A full moon reigned in Lexington, Virginia last night. Leaving a movie Tex stopped and pointed out the sky, the moon, and the church... I otherwise would have completely walked to my car and driven everyone home without even noticing it. It should be no surprise that he saw it, he often sees things that I shuffle past, the bridge as I previously wrote about is a classic example.
Mandy had a camera in her bag and we were able to spend a few minutes capturing the steeple, and the church before getting everyone back home. Leaving the boys house Tex let me take his camera to return back to main street to grab some other shots. I am thankful that Mandy didn't complain as I hung out on main street for ten minutes while she read 'Us Weekly' in the car.
The point is not that the photos captured what I saw. If I could articulate to you the way that those moments made me feel, you'd think I was insane. Leaning up against the brick wall trying to steady my hand as I took the first photo's with Tex standing by watching, I felt... I felt like Me. I felt like all the time I have been spending trying to sort out how I feel about work, life, where I'm going, how I'm doing, what I can change, who I'm going to be, and how my relationships are changing just completely faded into the pitch black sky and I was using a part of my heart that I haven't in weeks. I was using my creative eye, I was using my point of view, and I was capturing something that utilized my vision. Not the part of my mind that I use at work, or the part of my heart I have found myself battling in the growth... It was me, an inspiration, and a push of a button. Tex remarked at my joy when I captured it just the way I wanted, and we laughed about how he was the one to notice it.

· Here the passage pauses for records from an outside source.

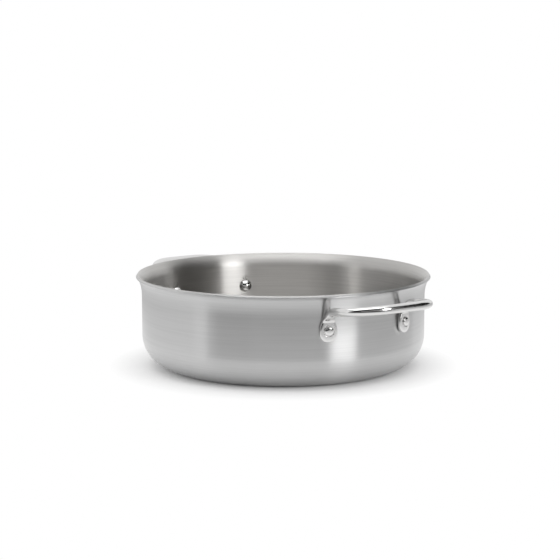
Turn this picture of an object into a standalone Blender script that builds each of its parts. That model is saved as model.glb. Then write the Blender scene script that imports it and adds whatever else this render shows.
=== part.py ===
"""A straight-sided stainless steel saute pan with two riveted loop handles.

The pan stands on z = 0 with its axis on Z, and its handles point along +X and -X. Units are metres.
The body is drawn from clad sheet: a stainless cooking ply, an aluminium core and a magnetic
stainless ply. It has a flat base, a large corner radius and a lip that flares outwards for pouring.
Each handle is a cast loop. Its two ends flatten into pads, which are hollowed to sit on the round
wall. One rivet goes through each pad and the wall, with its dome inside the pan and its tail on
the pad.
"""

from math import acos, asin, atan2, copysign, cos, hypot, pi, radians, sin, sqrt

import bmesh
import bpy
from mathutils import Matrix, Vector

# Clad sheet, from the cooking side out
INNER_PLY = 0.0005
CORE_PLY = 0.0014
OUTER_PLY = 0.0005

# Gap between pieces that touch on the real pan
SEAT_GAP = 0.0003

# Pan body
INNER_DIAMETER = 0.280
PAN_HEIGHT = 0.0930
CORNER_RADIUS = 0.0320
FLARE_RADIUS = 0.0130
FLARE_ANGLE = radians(57)

# Rivets
RIVET_SPACING = 0.0898
RIVET_BELOW_RIM = 0.0344
SHANK_DIAMETER = 0.0064
HEAD_DIAMETER = 0.0138
HEAD_HEIGHT = 0.0048
TAIL_DIAMETER = 0.0086
TAIL_HEIGHT = 0.0024
TAIL_EDGE_HEIGHT = 0.0012

# Pads at the ends of the loop
PAD_WIDTH = 0.0170
PAD_BELOW_RIVET = 0.0112
PAD_THICKNESS = 0.0038
PAD_SQUARENESS = 5.0
PAD_TAPER_LENGTH = 0.0150
PAD_FACE_ABOVE_RIVET = 0.0080
SPOT_FACE_DIAMETER = 0.0104
SPOT_FACE_DEPTH = 0.0003

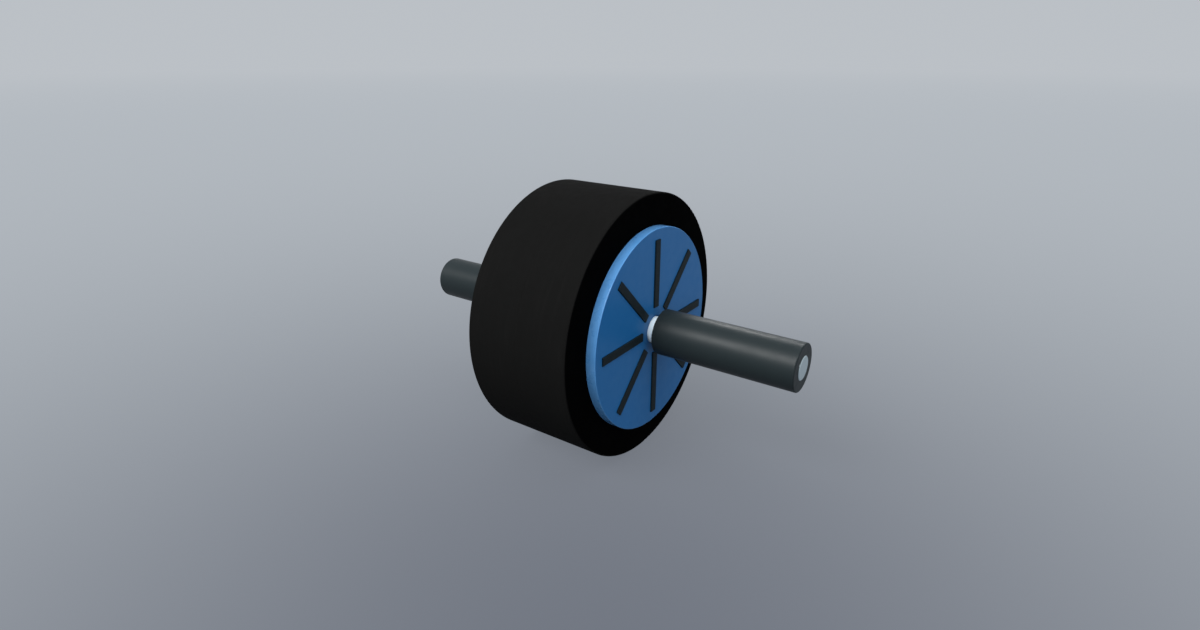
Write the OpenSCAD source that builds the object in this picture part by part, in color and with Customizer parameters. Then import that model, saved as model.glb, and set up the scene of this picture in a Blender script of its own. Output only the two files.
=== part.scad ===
// Ab wheel roller: a wide wheel with a solid rubber tyre, which spins on two ball bearings between two
// straight grips. The origin is the wheel's centre. The axle lies along Y, the wheel rolls along X, and
// +Z is up.
// The right-hand side is at -Y. Each side piece is drawn outward along +Z, then turned to its own side.

/* [Tyre] */
// Outer diameter of the tyre
wheel_d = 200; // [184:1:230]
// Width of the tyre
tyre_w = 84; // [72:1:104]
// Radius of the tyre's two outer edges
tyre_edge_r = 0.8; // [0.4:0.1:4]
// Width of the bead inside the tyre, which the two core halves clamp
bead_w = 12; // [8:1:20]
// How far the bead stands in from the tyre's bore
bead_h = 6; // [4:0.5:8]

/* [Side discs] */
// Diameter of a side disc
disc_d = 153; // [142:1:168]
// How far a side disc stands out of the tyre's sidewall
disc_proud = 7.5; // [6:0.1:12]
// Thickness of a side disc's face
disc_face_t = 3; // [2:0.1:4.5]
// Thickness of a side disc's rim wall
disc_wall_t = 3; // [2:0.1:4]
// How far a side disc's rim laps over the tyre's inner edge
disc_lap = 2; // [1:0.1:3]
// Radius of a side disc's outer edge
disc_edge_r = 0.5; // [0.3:0.1:1.5]
// Play between the collar and the hole in a side disc
disc_hole_play = 0.6; // [0.3:0.1:1.2]
// Width of a snap hook under a side disc
hook_w = 9; // [6:0.5:12]
// Thickness of a snap hook's leg
hook_t = 1.8; // [1.4:0.1:2.4]
// How far a snap hook's lip catches behind the core's web
hook_catch = 0.9; // [0.5:0.1:1.4]

/* [Spoke bars] */
// Number of spoke bars on each side, an even number
bar_count = 8; // [4:2:12]
// Width of a spoke bar
bar_w = 6.2; // [4:0.1:9]
// Distance from the axis to a bar's inner end
bar_start_r = 18; // [15:0.1:24]
// Distance from a bar's outer end to the side disc's edge
bar_end_margin = 8.1; // [6:0.1:14]
// How far a bar stands out of the side disc
bar_proud = 1; // [0.6:0.1:2.5]
// Chamfer along a bar's top edges
bar_chamfer = 0.3; // [0.1:0.1:0.6]

/* [Core] */
// Thickness of the core's web and of the hub's end wall
web_t = 3; // [2:0.1:4.5]
// Thickness of the hub barrel's wall round the bearing
hub_wall_t = 5.5; // [3.5:0.1:8]
// Thickness of the core's rim
rim_t = 3; // [2:0.1:4.5]
// Thickness of a radial rib
rib_t = 2.6; // [1.8:0.1:4]
// Radius of the half-round opening in each radial rib
rib_arch_r = 14; // [6:0.5:17]
// Thickness of the ring rib that ties the bolt bosses together
tie_rib_t = 2.2; // [1.6:0.1:3]
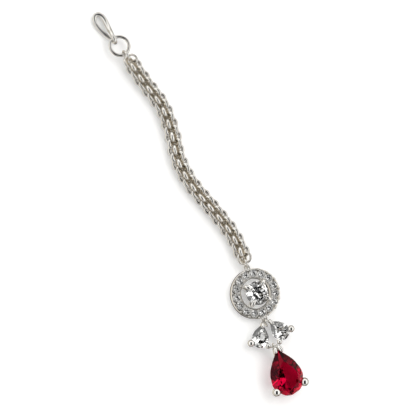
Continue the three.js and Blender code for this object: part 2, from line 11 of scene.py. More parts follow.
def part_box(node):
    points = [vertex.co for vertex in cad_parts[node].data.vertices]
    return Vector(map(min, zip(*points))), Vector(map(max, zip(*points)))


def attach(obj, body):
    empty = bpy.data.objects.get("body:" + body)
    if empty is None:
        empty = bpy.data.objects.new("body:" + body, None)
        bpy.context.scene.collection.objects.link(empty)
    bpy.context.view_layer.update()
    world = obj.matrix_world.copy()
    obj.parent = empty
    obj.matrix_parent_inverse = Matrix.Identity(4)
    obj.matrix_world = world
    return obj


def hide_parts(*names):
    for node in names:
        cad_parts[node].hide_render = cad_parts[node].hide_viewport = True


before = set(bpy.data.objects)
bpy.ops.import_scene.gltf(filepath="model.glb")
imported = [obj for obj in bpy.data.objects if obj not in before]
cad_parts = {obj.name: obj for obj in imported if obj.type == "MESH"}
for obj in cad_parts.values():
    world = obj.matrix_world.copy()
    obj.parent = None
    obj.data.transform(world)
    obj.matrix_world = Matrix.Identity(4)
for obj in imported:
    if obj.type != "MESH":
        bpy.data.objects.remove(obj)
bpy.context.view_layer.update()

MM = 0.001
stone_low, stone_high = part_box("centre_stone")
HALO_MIDDLE = Vector(((stone_low.x + stone_high.x) / 2, (stone_low.y + stone_high.y) / 2, 0))
PLACE = Matrix.Translation(HALO_MIDDLE) @ Matrix.Scale(MM, 4)
TO_MM = PLACE.inverted()


class Measured:
    """What the frame says of a node: its corners, middle and size, in millimetres"""

    def __init__(self, node):
        low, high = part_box(node)
        self.low = TO_MM @ low
        self.high = TO_MM @ high
        self.middle = (self.low + self.high) / 2
        self.size = self.high - self.low


# Camera, at the photograph's angle
CAMERA_DISTANCE = 430
CAMERA_LEAN = 15            # degrees from straight down
CAMERA_SIDE = 187           # degrees round the jewel, from +X to the side that it leans to
PICTURE_TURN = -18          # degrees from +X to the picture's right
PICTURE_WIDTH = 122.7       # what the picture takes in, at the jewel
CAMERA_AIM = Vector((-5.2, 28.4, 1.5))

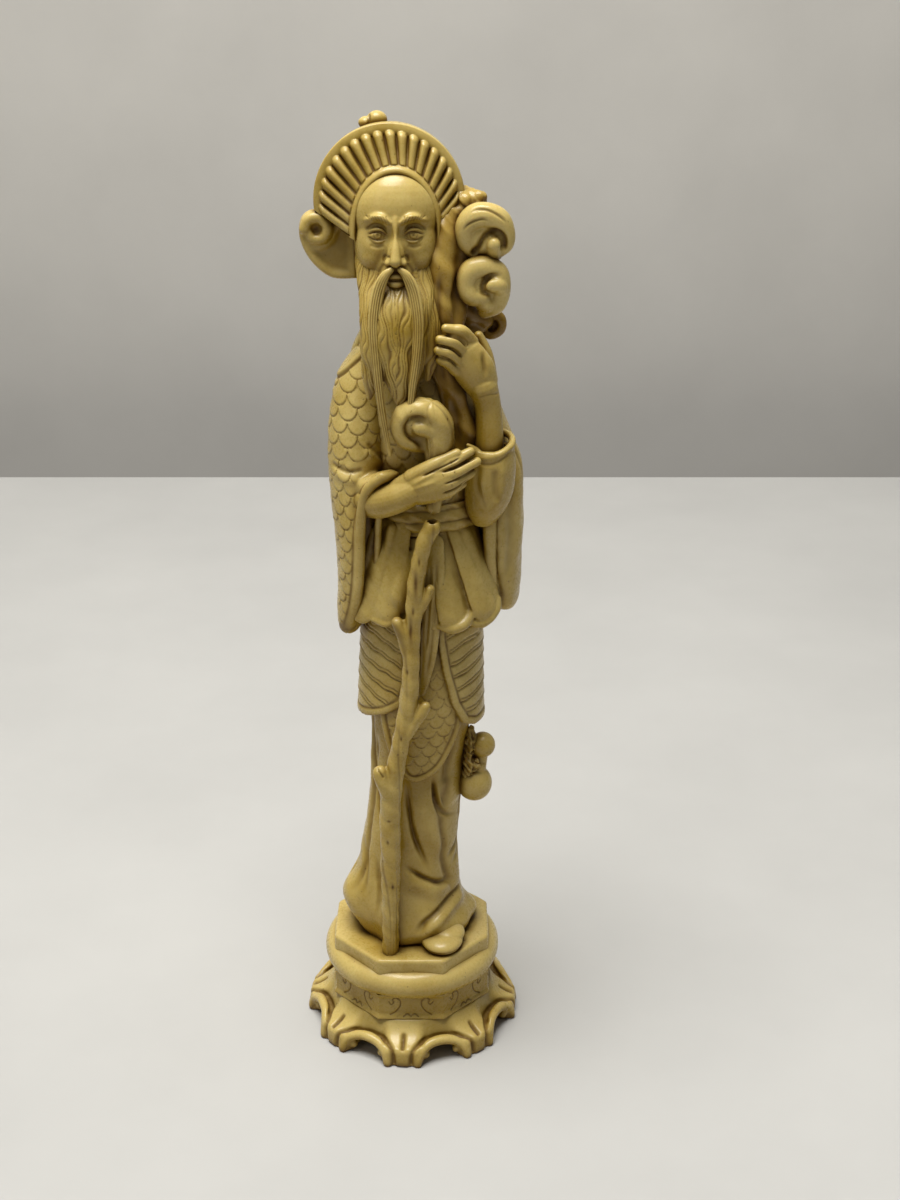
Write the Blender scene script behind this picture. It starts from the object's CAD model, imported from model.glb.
# %% [markdown]
# # A bearded sage in cast resin
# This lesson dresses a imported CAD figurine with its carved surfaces. The real one is poured in resin
# from a mould of an ivory carving: every piece meets the next at a step or an undercut, the raised parts
# are worn pale and glossy, and brown stain has stayed in everything that is cut in.
# The CAD part gives the place and size of each piece. Each is carved here again in full detail, at the
# same place, and stands for its plain solid.

# %% The frame
import math

import bpy
import numpy as np
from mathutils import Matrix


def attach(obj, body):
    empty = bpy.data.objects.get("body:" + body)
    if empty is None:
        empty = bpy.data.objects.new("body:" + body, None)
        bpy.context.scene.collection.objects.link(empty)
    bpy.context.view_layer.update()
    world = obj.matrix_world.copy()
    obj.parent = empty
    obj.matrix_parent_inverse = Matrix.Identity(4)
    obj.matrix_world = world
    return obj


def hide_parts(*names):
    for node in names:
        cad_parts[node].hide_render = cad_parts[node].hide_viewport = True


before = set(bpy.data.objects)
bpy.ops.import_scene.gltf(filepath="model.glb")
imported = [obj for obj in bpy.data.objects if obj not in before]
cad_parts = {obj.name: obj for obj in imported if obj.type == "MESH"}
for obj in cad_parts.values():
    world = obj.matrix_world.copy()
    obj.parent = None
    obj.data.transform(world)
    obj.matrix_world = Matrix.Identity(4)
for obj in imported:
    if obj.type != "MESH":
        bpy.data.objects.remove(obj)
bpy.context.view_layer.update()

# %% [markdown]
# ## Working at a thousand times the size
# The whole figurine is 25 cm high and its finest cuts are 0.2 mm wide, close to the distances at which
# Blender's tools already weld points together. So each piece is modelled with 1 unit as 1 mm and brought
# to real size when it is finished. The pieces could also be modelled in metres with every threshold
# changed, but then each size would have to be written with three zeros.

# %% Selecting, reading and moving points
MM = 0.001
FULL_TURN = 2 * math.pi
FRONT = -math.pi / 2  # the direction of the viewer, as an angle round the Z axis


def only(piece):
    """Selects this piece alone and makes it active."""
    bpy.ops.object.select_all(action="DESELECT")
    piece.select_set(True)
    bpy.context.view_layer.objects.active = piece


def added(add, **values):
    """A new primitive, alone selected, with its place, turn and size applied."""
    bpy.ops.object.select_all(action="DESELECT")
    add(**values)
    bpy.ops.object.transform_apply(location=True, rotation=True, scale=True)
    return bpy.context.object


def points(piece):
    """The places of all points, as rows of x, y, z."""
    flat = np.empty(3 * len(piece.data.vertices))
    piece.data.vertices.foreach_get("co", flat)
    return flat.reshape(-1, 3)


def move_to(piece, at):
    piece.data.vertices.foreach_set("co", at.ravel())
    piece.data.update()


def outward(piece):
    """The normals of all points."""
    flat = np.empty(3 * len(piece.data.vertices))
    piece.data.vertex_normals.foreach_get("vector", flat)
    return flat.reshape(-1, 3)


def push(piece, amount, out=None):
    """Moves each point by its amount along its normal, or along out."""
    out = outward(piece) if out is None else out
    move_to(piece, points(piece) + out * amount[:, None])


def stand_on(piece, level):
    """Flattens whatever is below a level."""
    at = points(piece)
    at[:, 2] = np.maximum(at[:, 2], level)
    move_to(piece, at)


def apply(piece, kind, **values):
    """Adds one modifier with these values and applies it."""
    only(piece)
    modifier = piece.modifiers.new(kind, kind)
    for key, value in values.items():
        setattr(modifier, key, value)
    bpy.ops.object.modifier_apply(modifier=modifier.name)


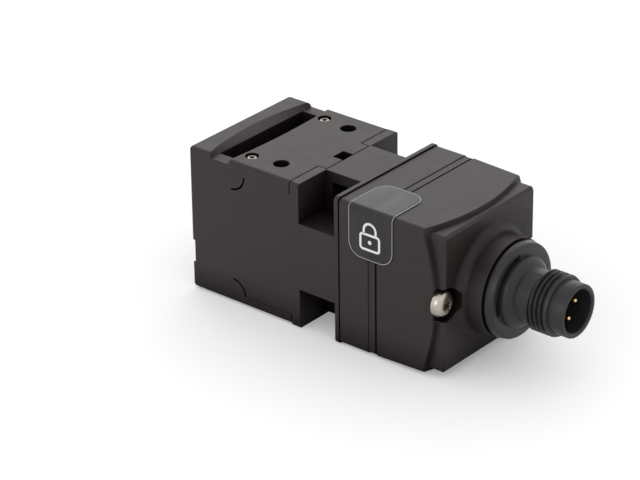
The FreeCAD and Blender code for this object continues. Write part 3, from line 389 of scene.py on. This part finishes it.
def metal(name, bright, dull, rough, stretch=(1.0, 1.0, 1.0), size=0.1, depth=0.004):
    """Metal with fine drawn lines, cloudy gloss, softened edges and shade painted into its recesses."""
    material, tree, shader = new_material(name, {"Metallic": 1.0})
    lines = use_group(tree, DRAWN_LINES, Stretch=stretch, Size=size)
    edges = use_group(tree, SOFT_EDGES, Radius=0.06 * MM)
    open_share = use_group(tree, RECESS_SHADE, Reach=RECESS_SHADE_REACH * MM, Contrast=RECESS_SHADE_CONTRAST)["Open"]
    surface = mix_colour(tree, lines["Cloud"], bright, dull)
    # painted shade: recesses are darkened towards a warm near black
    shaded = mix_colour(tree, open_share, RECESS_SHADE_COLOUR, surface)
    tree.links.new(shaded, shader.inputs["Base Color"])
    tree.links.new(between(tree, lines["Cloud"], rough - 0.08, rough + 0.1), shader.inputs["Roughness"])
    raise_surface(tree, shader, lines["Height"], edges["Normal"], 0.6, depth)
    return material


def foil_material():
    """Glossy dark foil that lies slightly wavy on the housing, with streaks along it."""
    material, tree, shader = new_material("label_foil", {
        "Specular IOR Level": FOIL_LEVEL, "Coat Roughness": FOIL_COAT_ROUGHNESS,
        "Coat Tint": colour(0.94, 0.95, 1.0),
    })
    skin = use_group(tree, MOULDED_SKIN, Grain=0.4, Flow=4.0)
    edges = use_group(tree, SOFT_EDGES, Radius=0.1 * MM)
    streaks = use_group(tree, DRAWN_LINES, Stretch=(1.0, 0.14, 0.14), Size=2.2)["Height"]
    base = mix_colour(tree, streaks, colour(0.004, 0.0036, 0.0052), colour(0.012, 0.0115, 0.0145))
    tree.links.new(base, shader.inputs["Base Color"])
    coat = between(tree, streaks, 0.0, FOIL_COAT_MOST, start=FOIL_COAT_START)
    tree.links.new(coat, shader.inputs["Coat Weight"])
    tree.links.new(between(tree, skin["Gloss"], 0.24, 0.36), shader.inputs["Roughness"])
    raise_surface(tree, shader, skin["Tone"], edges["Normal"], 0.5, 0.03)
    return material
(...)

Where is my solid ground? Where does it begin?
I have found places across the country, and across the world that have brought me comfort, joy, peace and quiet. I have found moments in great distance that have changed my ears into a completely tuned and precise sense. I visit them in my memory- beaches that I have witnessed the sunset, benches on piers that I claimed as my own, and stretches of highway that have been the way to someone I love.
I have relied on my relationship with the Lord to bring my heart down from the moods, and to wash His grace over my life. I have been protected, provided for, loved, and rallied around. I have not received this Grace he has given with open arms at all times, and I have struggled in accepting it from those I know love me. I have stumbled and I have tripped. The ground in this area is not solid... and I have been so frustrated at myself in this capacity that I have been stuck. I have been still in frustration, stuck in doubt.
I think it is because of that journey and sorting out some stresses in my life that I have been praying for a moment that makes sense. A moment that I could see ways that I am accomplishing the 20 things on my unedited to do list below.
That photo above, and the other dozen taken last night... taking them made me happy... taking them made me feel like the 'me' I've been missing since traveling stopped. They are where my solid ground begins- the joy in being creative and still for the moonlight... admiring God's creation in an otherwise black sky.
Right now I am accutely aware of my switch of a mood, the stress that I haven't been handling well, and this particular time of growth I am sensing myself move through. I have heard what I've wanted to in conversations, and what I've wanted to hear has a negative filter that is difficult to silence. I have also been honest. I have been authentic. I have been vulnerable. These are fruits of this time, I am beginning to see the blessings and not just the frustrations.
To one friend in particular, thanks for stopping. Thank you for tolerating the tears, and for continuing to show me more Grace than I can understand. Thank you for pointing out the bridges, and the moonlit skies in life.